[DATA EXTRACT start]
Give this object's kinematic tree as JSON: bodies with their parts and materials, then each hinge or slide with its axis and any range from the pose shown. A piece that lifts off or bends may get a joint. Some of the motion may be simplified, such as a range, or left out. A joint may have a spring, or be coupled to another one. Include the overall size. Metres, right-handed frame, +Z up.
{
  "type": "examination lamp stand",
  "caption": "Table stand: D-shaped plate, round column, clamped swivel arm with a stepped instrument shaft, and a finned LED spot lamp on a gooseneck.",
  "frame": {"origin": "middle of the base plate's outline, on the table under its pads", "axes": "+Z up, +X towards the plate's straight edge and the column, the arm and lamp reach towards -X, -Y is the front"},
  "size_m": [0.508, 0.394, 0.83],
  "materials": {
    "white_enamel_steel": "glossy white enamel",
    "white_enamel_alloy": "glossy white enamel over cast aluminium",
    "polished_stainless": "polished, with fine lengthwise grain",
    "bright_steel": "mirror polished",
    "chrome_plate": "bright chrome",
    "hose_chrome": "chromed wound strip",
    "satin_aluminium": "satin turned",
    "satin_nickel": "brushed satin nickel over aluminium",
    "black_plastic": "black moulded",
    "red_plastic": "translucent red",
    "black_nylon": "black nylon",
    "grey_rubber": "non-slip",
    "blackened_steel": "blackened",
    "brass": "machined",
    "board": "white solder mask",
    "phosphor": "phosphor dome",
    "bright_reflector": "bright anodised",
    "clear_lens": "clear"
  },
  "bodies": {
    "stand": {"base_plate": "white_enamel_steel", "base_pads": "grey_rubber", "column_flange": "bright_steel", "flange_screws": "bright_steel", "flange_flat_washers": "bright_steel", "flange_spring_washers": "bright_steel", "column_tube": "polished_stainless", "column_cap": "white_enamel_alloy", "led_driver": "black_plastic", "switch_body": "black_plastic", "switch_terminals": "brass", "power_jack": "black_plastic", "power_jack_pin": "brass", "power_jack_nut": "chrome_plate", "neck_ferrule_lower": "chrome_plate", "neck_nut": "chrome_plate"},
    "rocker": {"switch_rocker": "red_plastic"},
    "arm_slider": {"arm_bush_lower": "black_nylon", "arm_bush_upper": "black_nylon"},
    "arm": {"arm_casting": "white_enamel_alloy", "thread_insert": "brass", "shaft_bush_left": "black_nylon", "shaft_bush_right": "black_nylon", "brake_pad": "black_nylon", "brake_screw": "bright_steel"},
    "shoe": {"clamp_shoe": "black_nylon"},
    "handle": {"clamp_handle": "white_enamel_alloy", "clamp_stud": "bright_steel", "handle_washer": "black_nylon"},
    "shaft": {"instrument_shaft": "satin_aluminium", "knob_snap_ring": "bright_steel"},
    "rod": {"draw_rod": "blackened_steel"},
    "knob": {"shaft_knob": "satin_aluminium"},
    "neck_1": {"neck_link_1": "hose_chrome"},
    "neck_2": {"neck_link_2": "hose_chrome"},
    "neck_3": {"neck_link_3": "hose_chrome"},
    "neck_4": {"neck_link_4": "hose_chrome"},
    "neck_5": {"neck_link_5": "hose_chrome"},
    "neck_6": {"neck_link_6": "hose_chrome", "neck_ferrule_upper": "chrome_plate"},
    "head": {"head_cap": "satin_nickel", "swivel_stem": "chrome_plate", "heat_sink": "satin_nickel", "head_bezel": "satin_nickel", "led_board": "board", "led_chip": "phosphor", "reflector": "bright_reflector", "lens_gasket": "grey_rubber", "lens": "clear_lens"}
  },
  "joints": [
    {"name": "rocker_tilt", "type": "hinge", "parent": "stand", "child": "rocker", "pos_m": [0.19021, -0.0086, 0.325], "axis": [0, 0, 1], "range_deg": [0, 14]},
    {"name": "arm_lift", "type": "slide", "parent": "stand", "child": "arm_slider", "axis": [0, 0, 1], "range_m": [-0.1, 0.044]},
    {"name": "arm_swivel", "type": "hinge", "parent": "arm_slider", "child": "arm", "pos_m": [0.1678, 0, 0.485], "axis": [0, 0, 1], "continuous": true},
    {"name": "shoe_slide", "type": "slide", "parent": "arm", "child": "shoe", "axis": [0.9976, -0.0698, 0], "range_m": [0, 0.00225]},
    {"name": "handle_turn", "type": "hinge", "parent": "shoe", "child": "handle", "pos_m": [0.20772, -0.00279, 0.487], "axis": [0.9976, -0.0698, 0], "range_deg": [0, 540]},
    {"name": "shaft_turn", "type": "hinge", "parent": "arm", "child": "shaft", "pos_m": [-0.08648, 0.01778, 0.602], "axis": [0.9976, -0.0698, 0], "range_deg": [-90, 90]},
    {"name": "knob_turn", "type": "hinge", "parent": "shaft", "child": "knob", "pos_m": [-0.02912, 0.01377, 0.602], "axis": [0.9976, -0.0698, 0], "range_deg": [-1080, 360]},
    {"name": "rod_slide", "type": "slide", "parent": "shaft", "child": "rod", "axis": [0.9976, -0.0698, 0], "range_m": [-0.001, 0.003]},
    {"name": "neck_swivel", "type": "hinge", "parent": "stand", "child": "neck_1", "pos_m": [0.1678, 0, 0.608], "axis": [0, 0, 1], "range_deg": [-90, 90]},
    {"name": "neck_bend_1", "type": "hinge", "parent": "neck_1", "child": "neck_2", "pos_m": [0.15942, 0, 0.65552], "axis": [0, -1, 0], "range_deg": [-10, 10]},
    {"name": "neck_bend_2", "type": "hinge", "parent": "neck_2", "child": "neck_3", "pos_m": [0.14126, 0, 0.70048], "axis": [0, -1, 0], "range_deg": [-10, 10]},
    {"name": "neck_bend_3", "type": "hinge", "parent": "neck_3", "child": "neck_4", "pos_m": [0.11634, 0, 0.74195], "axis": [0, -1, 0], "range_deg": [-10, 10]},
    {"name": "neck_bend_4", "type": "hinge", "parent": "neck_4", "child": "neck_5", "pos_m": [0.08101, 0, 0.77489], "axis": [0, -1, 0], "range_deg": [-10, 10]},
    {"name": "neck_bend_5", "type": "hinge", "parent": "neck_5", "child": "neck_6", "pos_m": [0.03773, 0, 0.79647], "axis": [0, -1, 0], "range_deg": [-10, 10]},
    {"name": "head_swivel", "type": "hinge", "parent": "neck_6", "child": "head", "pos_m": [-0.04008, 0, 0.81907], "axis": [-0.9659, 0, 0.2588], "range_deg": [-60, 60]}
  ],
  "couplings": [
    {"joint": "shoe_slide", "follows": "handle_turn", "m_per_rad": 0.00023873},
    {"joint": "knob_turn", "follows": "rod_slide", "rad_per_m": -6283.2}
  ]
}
[DATA EXTRACT end]
Give an exact copy of all the data shown above.

Give this object's kinematic tree as JSON: bodies with their parts and materials, then each hinge or slide with its axis and any range from the pose shown. A piece that lifts off or bends may get a joint. Some of the motion may be simplified, such as a range, or left out. A joint may have a spring, or be coupled to another one. Include the overall size. Metres, right-handed frame, +Z up.
{
  "type": "examination lamp stand",
  "caption": "Table stand: D-shaped plate, round column, clamped swivel arm with a stepped instrument shaft, and a finned LED spot lamp on a gooseneck.",
  "frame": {"origin": "middle of the base plate's outline, on the table under its pads", "axes": "+Z up, +X towards the plate's straight edge and the column, the arm and lamp reach towards -X, -Y is the front"},
  "size_m": [0.508, 0.394, 0.83],
  "materials": {
    "white_enamel_steel": "glossy white enamel",
    "white_enamel_alloy": "glossy white enamel over cast aluminium",
    "polished_stainless": "polished, with fine lengthwise grain",
    "bright_steel": "mirror polished",
    "chrome_plate": "bright chrome",
    "hose_chrome": "chromed wound strip",
    "satin_aluminium": "satin turned",
    "satin_nickel": "brushed satin nickel over aluminium",
    "black_plastic": "black moulded",
    "red_plastic": "translucent red",
    "black_nylon": "black nylon",
    "grey_rubber": "non-slip",
    "blackened_steel": "blackened",
    "brass": "machined",
    "board": "white solder mask",
    "phosphor": "phosphor dome",
    "bright_reflector": "bright anodised",
    "clear_lens": "clear"
  },
  "bodies": {
    "stand": {"base_plate": "white_enamel_steel", "base_pads": "grey_rubber", "column_flange": "bright_steel", "flange_screws": "bright_steel", "flange_flat_washers": "bright_steel", "flange_spring_washers": "bright_steel", "column_tube": "polished_stainless", "column_cap": "white_enamel_alloy", "led_driver": "black_plastic", "switch_body": "black_plastic", "switch_terminals": "brass", "power_jack": "black_plastic", "power_jack_pin": "brass", "power_jack_nut": "chrome_plate", "neck_ferrule_lower": "chrome_plate", "neck_nut": "chrome_plate"},
    "rocker": {"switch_rocker": "red_plastic"},
    "arm_slider": {"arm_bush_lower": "black_nylon", "arm_bush_upper": "black_nylon"},
    "arm": {"arm_casting": "white_enamel_alloy", "thread_insert": "brass", "shaft_bush_left": "black_nylon", "shaft_bush_right": "black_nylon", "brake_pad": "black_nylon", "brake_screw": "bright_steel"},
    "shoe": {"clamp_shoe": "black_nylon"},
    "handle": {"clamp_handle": "white_enamel_alloy", "clamp_stud": "bright_steel", "handle_washer": "black_nylon"},
    "shaft": {"instrument_shaft": "satin_aluminium", "knob_snap_ring": "bright_steel"},
    "rod": {"draw_rod": "blackened_steel"},
    "knob": {"shaft_knob": "satin_aluminium"},
    "neck_1": {"neck_link_1": "hose_chrome"},
    "neck_2": {"neck_link_2": "hose_chrome"},
    "neck_3": {"neck_link_3": "hose_chrome"},
    "neck_4": {"neck_link_4": "hose_chrome"},
    "neck_5": {"neck_link_5": "hose_chrome"},
    "neck_6": {"neck_link_6": "hose_chrome", "neck_ferrule_upper": "chrome_plate"},
    "head": {"head_cap": "satin_nickel", "swivel_stem": "chrome_plate", "heat_sink": "satin_nickel", "head_bezel": "satin_nickel", "led_board": "board", "led_chip": "phosphor", "reflector": "bright_reflector", "lens_gasket": "grey_rubber", "lens": "clear_lens"}
  },
  "joints": [
    {"name": "rocker_tilt", "type": "hinge", "parent": "stand", "child": "rocker", "pos_m": [0.19021, -0.0086, 0.325], "axis": [0, 0, 1], "range_deg": [0, 14]},
    {"name": "arm_lift", "type": "slide", "parent": "stand", "child": "arm_slider", "axis": [0, 0, 1], "range_m": [-0.1, 0.044]},
    {"name": "arm_swivel", "type": "hinge", "parent": "arm_slider", "child": "arm", "pos_m": [0.1678, 0, 0.485], "axis": [0, 0, 1], "continuous": true},
    {"name": "shoe_slide", "type": "slide", "parent": "arm", "child": "shoe", "axis": [0.9976, -0.0698, 0], "range_m": [0, 0.00225]},
    {"name": "handle_turn", "type": "hinge", "parent": "shoe", "child": "handle", "pos_m": [0.20772, -0.00279, 0.487], "axis": [0.9976, -0.0698, 0], "range_deg": [0, 540]},
    {"name": "shaft_turn", "type": "hinge", "parent": "arm", "child": "shaft", "pos_m": [-0.08648, 0.01778, 0.602], "axis": [0.9976, -0.0698, 0], "range_deg": [-90, 90]},
    {"name": "knob_turn", "type": "hinge", "parent": "shaft", "child": "knob", "pos_m": [-0.02912, 0.01377, 0.602], "axis": [0.9976, -0.0698, 0], "range_deg": [-1080, 360]},
    {"name": "rod_slide", "type": "slide", "parent": "shaft", "child": "rod", "axis": [0.9976, -0.0698, 0], "range_m": [-0.001, 0.003]},
    {"name": "neck_swivel", "type": "hinge", "parent": "stand", "child": "neck_1", "pos_m": [0.1678, 0, 0.608], "axis": [0, 0, 1], "range_deg": [-90, 90]},
    {"name": "neck_bend_1", "type": "hinge", "parent": "neck_1", "child": "neck_2", "pos_m": [0.15942, 0, 0.65552], "axis": [0, -1, 0], "range_deg": [-10, 10]},
    {"name": "neck_bend_2", "type": "hinge", "parent": "neck_2", "child": "neck_3", "pos_m": [0.14126, 0, 0.70048], "axis": [0, -1, 0], "range_deg": [-10, 10]},
    {"name": "neck_bend_3", "type": "hinge", "parent": "neck_3", "child": "neck_4", "pos_m": [0.11634, 0, 0.74195], "axis": [0, -1, 0], "range_deg": [-10, 10]},
    {"name": "neck_bend_4", "type": "hinge", "parent": "neck_4", "child": "neck_5", "pos_m": [0.08101, 0, 0.77489], "axis": [0, -1, 0], "range_deg": [-10, 10]},
    {"name": "neck_bend_5", "type": "hinge", "parent": "neck_5", "child": "neck_6", "pos_m": [0.03773, 0, 0.79647], "axis": [0, -1, 0], "range_deg": [-10, 10]},
    {"name": "head_swivel", "type": "hinge", "parent": "neck_6", "child": "head", "pos_m": [-0.04008, 0, 0.81907], "axis": [-0.9659, 0, 0.2588], "range_deg": [-60, 60]}
  ],
  "couplings": [
    {"joint": "shoe_slide", "follows": "handle_turn", "m_per_rad": 0.00023873},
    {"joint": "knob_turn", "follows": "rod_slide", "rad_per_m": -6283.2}
  ]
}